**Recorded information**.
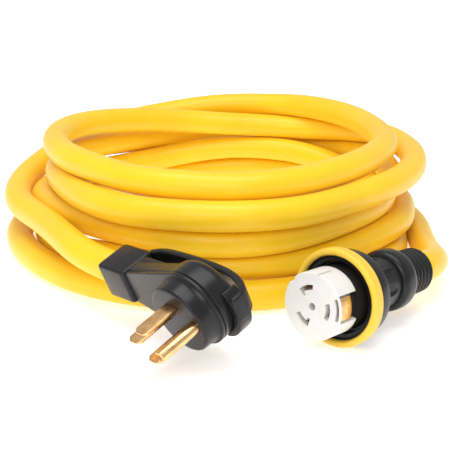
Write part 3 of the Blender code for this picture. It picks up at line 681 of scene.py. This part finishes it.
def gasket():
    """The rubber seal in the ring's bore."""
    low, high = RING_Z
    outer, inner = RING_BORE_R - GAP, 28.2
    profile = [(outer, high - 2.8), (outer, low), (inner, low), (inner, high - 5.4),
               *arc(28.9, high - 5.3, 0.7, 180, 90, 4),
               (31.2, high - 4.4), (31.9, high - 3.8), (32.2, high - 2.8)]
    finished(turned("seal", profile), CONNECTOR, "rubber", "ring_seal", ["ring_gasket"])


def housing():
    """The connector's body: a flange behind the ring and a neck with flutes round it."""
    flutes, flute_r, flute_z = 8, 5.0, -73.0
    profile = [(FLANGE_R - 1.4, -38.0), *arc(FLANGE_R - 1.4, -39.4, 1.4, 90, 0, 4), (FLANGE_R, -50.6),
               (FLANGE_R - 0.6, -52.4), (FLANGE_R - 2.2, -53.8), (NECK_R + 5.5, -55.2), (NECK_R + 2.6, -56.8),
               (NECK_R + 1.0, -59.0), (NECK_R + 0.2, -62.0), (NECK_R, -64.0), (NECK_R, -88.7), (17.2, -88.7),
               (17.2, -55.5), (NOSE_R + 0.3, -51), (NOSE_R + 0.3, -38.0)]
    body = turned("connector_body", profile)
    bm = bmesh.new()
    for i in range(flutes):
        angle = 2 * pi * i / flutes
        centre = Matrix.Translation(Vector(((NECK_R + 3.0) * cos(angle), (NECK_R + 3.0) * sin(angle), flute_z)) * MM)
        bmesh.ops.create_uvsphere(bm, u_segments=24, v_segments=16, radius=flute_r * MM,
                                  matrix=centre @ Matrix.Diagonal((1.1, 1.1, 2.5, 1)))
    combine(body, made_object("flutes", bm), "DIFFERENCE")
    finished(body, CONNECTOR, "black_plastic", "cord_and_ends", ["connector_housing"], angle=30)


def collar():
    """The clamp collar behind the neck."""
    profile = [(NECK_R - 0.4, -89.0), (NECK_R + 1.2, -89.3), (COLLAR_R - 1.2, -90.8), (COLLAR_R - 0.2, -93.0),
               (COLLAR_R, -95.5), (COLLAR_R, -101.5), (COLLAR_R - 0.5, -104.5), (COLLAR_R - 1.8, -107.2),
               (COLLAR_R - 4.6, -109.7), (14.5, -109.7), (14.5, -89.0)]
    body = turned("collar", profile)
    finished(body, CONNECTOR, "black_plastic", "cord_and_ends", ["connector_clamp_collar"])


def relief():
    """The strain relief: a smooth land in front, then ribs that get slightly smaller towards the rear."""
    rear, front = RELIEF_Z
    ribs, land = 5, 4
    pitch = (front - land - rear) / ribs
    profile = [(14.2, front), (RELIEF_R - 2.2, front)]
    for i in range(ribs):
        top = front - land - i * pitch
        peak = RELIEF_R - 0.15 * i
        foot = peak - 2.2
        profile += [(foot, top), (peak - 0.9, top - 0.3), (peak - 0.2, top - 0.9), (peak, top - 1.7),
                    (peak, top - pitch + 2.9), (peak - 0.3, top - pitch + 2.2), (peak - 1.0, top - pitch + 1.6),
                    (foot, top - pitch + 1.2)]
    profile += [(RELIEF_R - 4.6, rear), (13.2, rear), (13.2, front - 3)]
    body = turned("relief", profile)
    finished(body, CONNECTOR, "rubber", "cord_and_ends", ["connector_strain_relief"], angle=40)


nose()
ring()
gasket()
housing()
collar()
relief()

# ---------------------------------------------------------------- floor and lights

FLOOR_HALF = 30.0

floor_mesh = bpy.data.meshes.new("floor")
floor_mesh.from_pydata([(x * FLOOR_HALF, y * FLOOR_HALF, 0) for x, y in ((-1, -1), (1, -1), (1, 1), (-1, 1))], [],
                       [(0, 1, 2, 3)])
floor_paint = bpy.data.materials.new("floor")
floor_paint.use_nodes = True
floor_shader = floor_paint.node_tree.nodes["Principled BSDF"]
floor_shader.inputs["Base Color"].default_value = (0.93, 0.93, 0.93, 1)
floor_shader.inputs["Roughness"].default_value = 0.9
floor_shader.inputs["Emission Color"].default_value = (1, 1, 1, 1)
floor_shader.inputs["Emission Strength"].default_value = 0.47
floor_mesh.materials.append(floor_paint)
floor = bpy.data.objects.new("floor", floor_mesh)
bpy.context.scene.collection.objects.link(floor)

world = bpy.data.worlds.new("world")
world.use_nodes = True
background = world.node_tree.nodes["Background"]
background.inputs["Color"].default_value = (1, 1, 1, 1)
background.inputs["Strength"].default_value = 0.58
bpy.context.scene.world = world
bpy.context.scene.view_settings.view_transform = "Standard"


def softbox(name, place, aim, size, power):
    """A rectangular area light of so many watts at place, turned towards aim."""
    light = bpy.data.lights.new(name, "AREA")
    light.shape = "RECTANGLE"
    light.size, light.size_y = size
    light.energy = power
    obj = bpy.data.objects.new(name, light)
    obj.location = place
    obj.rotation_euler = (Vector(aim) - Vector(place)).to_track_quat("-Z", "Y").to_euler()
    bpy.context.scene.collection.objects.link(obj)


softbox("top", (-0.15, -0.1, 1.7), (0, 0.15, 0), (1.6, 1.0), 17)
softbox("front", (-0.5, -1.9, 1.3), (0, 0.1, 0.03), (1.6, 0.8), 15)
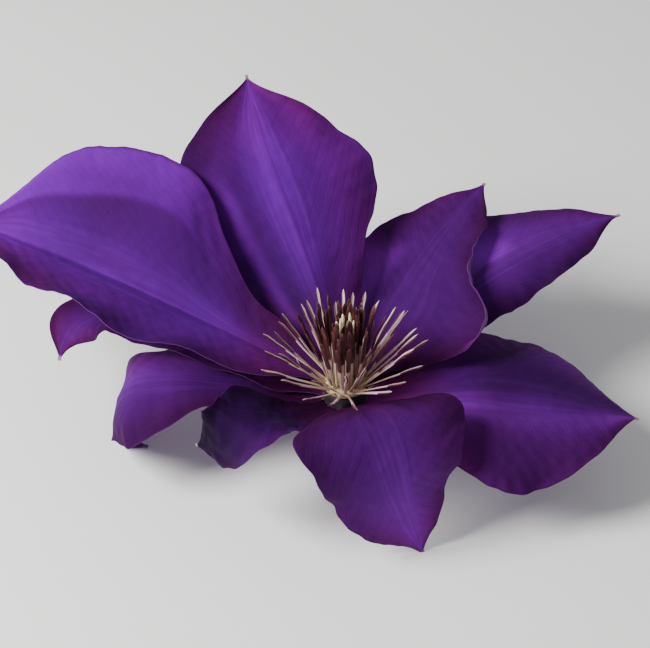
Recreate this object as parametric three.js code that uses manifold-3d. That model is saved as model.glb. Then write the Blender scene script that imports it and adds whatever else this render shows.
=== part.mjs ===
// Large-flowered clematis bloom lying face up, as picked: nine petal-like tepals in a loose wheel,
// a boss of stamens round a tuft of styles, and a short bent flower stalk under the receptacle.
// Millimetres, +Z up. The bloom rests on two drooping tepals and on the end of its stalk.
import * as THREE from "three";
import { mergeVertices } from "three/addons/utils/BufferGeometryUtils.js";
import Module from "manifold-3d";

// Driving dimensions of the whole bloom.
const CENTRE_HEIGHT = 26; // top of the receptacle above the surface
const SEAT_GAP = 0.3; // clearance between pieces that sit on one another
const RECEPTACLE_RADIUS = 4.5;
const RECEPTACLE_DEPTH = 6.6;
const STALK_RADIUS = 1.35;

// Driving dimensions of every tepal.
const CLAW_RADIUS = 5; // distance of a tepal's narrow base from the axis
const MIDRIB_THICKNESS = 0.72;
const MARGIN_THICKNESS = 0.64;
const POINT_START = 0.985; // share of the length where the small end point begins
const POINT_HALF_WIDTH = 0.35;
const ROWS = 20; // faces along a blade
const COLUMNS = 10; // faces across a blade

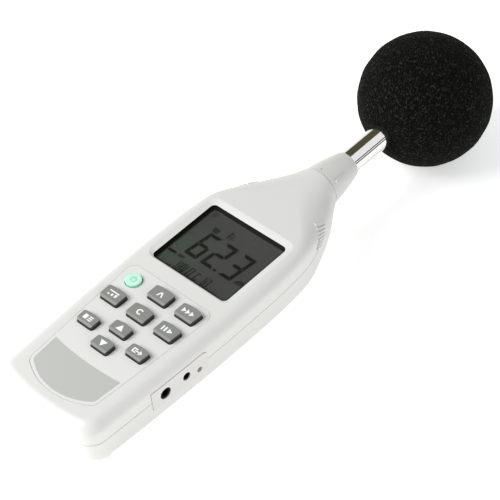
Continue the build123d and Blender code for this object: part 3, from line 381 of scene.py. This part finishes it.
def liquidCrystal(look):
    # the cell as it looks switched on with no light behind: grey, and greener in one corner
    # where the polariser lets the backlight's tint through
    material, tree = startMaterial("grey liquid crystal cell")
    low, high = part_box("lcd_glass")
    coords = addNode(tree, "ShaderNodeTexCoord").outputs["Object"]
    corner = Vector((low[0] + look["patchInMm"] * mm, low[1] + look["patchUpMm"] * mm, high[2]))
    away = addNode(tree, "ShaderNodeVectorMath", {"operation": "SUBTRACT"},
                   links={0: coords})
    away.inputs[1].default_value = corner
    squeezed = addNode(tree, "ShaderNodeVectorMath", {"operation": "MULTIPLY"},
                       links={0: away.outputs[0]})
    squeezed.inputs[1].default_value = (1.0, look["patchSquash"], 0.0)
    reach = addNode(tree, "ShaderNodeVectorMath", {"operation": "LENGTH"},
                    links={0: squeezed.outputs[0]})
    near = addNode(tree, "ShaderNodeMapRange", {"interpolation_type": "SMOOTHSTEP"},
                   values={"From Min": look["patchMm"] * mm,
                           "From Max": look["patchCoreMm"] * mm,
                           "To Min": 0.0, "To Max": 1.0},
                   links={"Value": reach.outputs["Value"]})
    mesh = addNode(tree, "ShaderNodeTexNoise",
                   values={"Scale": perMetre(look["grainMm"]), "Detail": 2.0},
                   links={"Vector": coords})
    field = addNode(tree, "ShaderNodeMix", {"data_type": "RGBA"},
                    links={"Factor": near.outputs["Result"]})
    field.inputs["A"].default_value = hexToLinear(look["field"])
    field.inputs["B"].default_value = hexToLinear(look["patch"])
    speck = addNode(tree, "ShaderNodeMapRange",
                    values={"To Min": 1 - look["speckle"], "To Max": 1 + look["speckle"]},
                    links={"Value": mesh.outputs["Fac"]})
    colour = addNode(tree, "ShaderNodeVectorMath", {"operation": "SCALE"},
                     links={0: field.outputs["Result"], "Scale": speck.outputs["Result"]})
    surface = addNode(tree, "ShaderNodeBsdfPrincipled",
                      values={"Roughness": 0.45, "Specular IOR Level": 0.1},
                      links={"Base Color": colour.outputs[0]})
    closeMaterial(tree, surface.outputs["BSDF"])
    return material


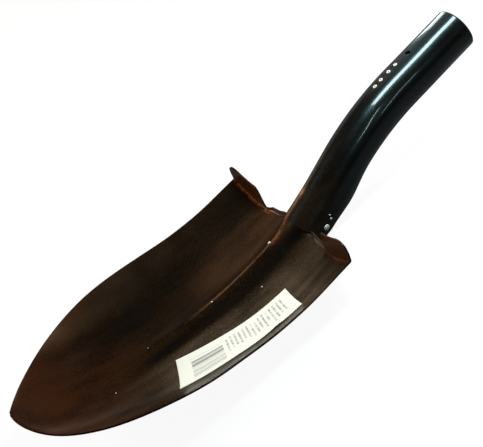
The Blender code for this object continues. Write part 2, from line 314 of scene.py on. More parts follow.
# %% [markdown]
# ## The treads
# The shoulders are folded forward, so that a foot can push on them. A fold follows a small
# arc and then runs flat to the free edge. That edge is high at the outer corner, sinks in
# a notch beside the socket and goes on as a low lip, where the fold opens to a wide curve.
# The flap is a second grid whose first row is the blade's last one. In the photograph the
# two sides aren't quite equal, so the notch and the lip have a value for each side: 1 is
# the left tread and -1 the right one.

# %% Shape of a tread
TREAD_HEIGHT = 0.0244
TREAD_CORNER = 0.017
TREAD_SPREAD = 0.0006
TREAD_ANGLE = math.radians(93.5)
FOLD_RADIUS = 0.0009
FOLD_SHARE = 3 / 7
SLOPE_STEP = 0.002
NOTCH = {1: 0.0515, -1: 0.0480}
NOTCH_WIDTH = 0.0085
NOTCH_PULL = 0.8
NOTCH_RISES_AT = 0.45
CURVE_OPENS_AT = 1.2
LIP_HEIGHT = {1: 0.0024, -1: 0.0030}
LIP_RISE = {1: 0.0032, -1: 0.0}
LIP_RISE_AT = 0.027
LIP_RISE_WIDTH = 0.0065
LIP_FROM = 0.0176
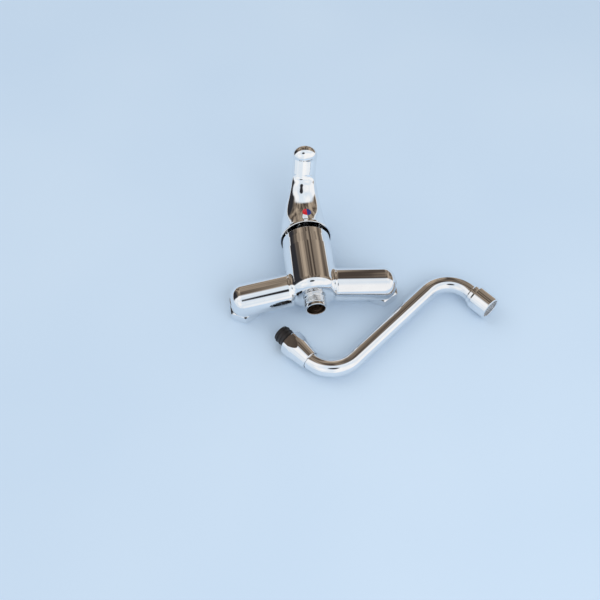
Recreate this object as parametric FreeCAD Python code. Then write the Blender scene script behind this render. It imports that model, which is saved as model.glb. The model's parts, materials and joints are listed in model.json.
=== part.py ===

**What you need to do**.
Copy each line of the data above that holds "finishes".

**Output of the task**.
Write part 3 of the Blender code for this picture. It picks up at line 681 of scene.py. This part finishes it.
Continue the build123d and Blender code for this object: part 3, from line 381 of scene.py. This part finishes it.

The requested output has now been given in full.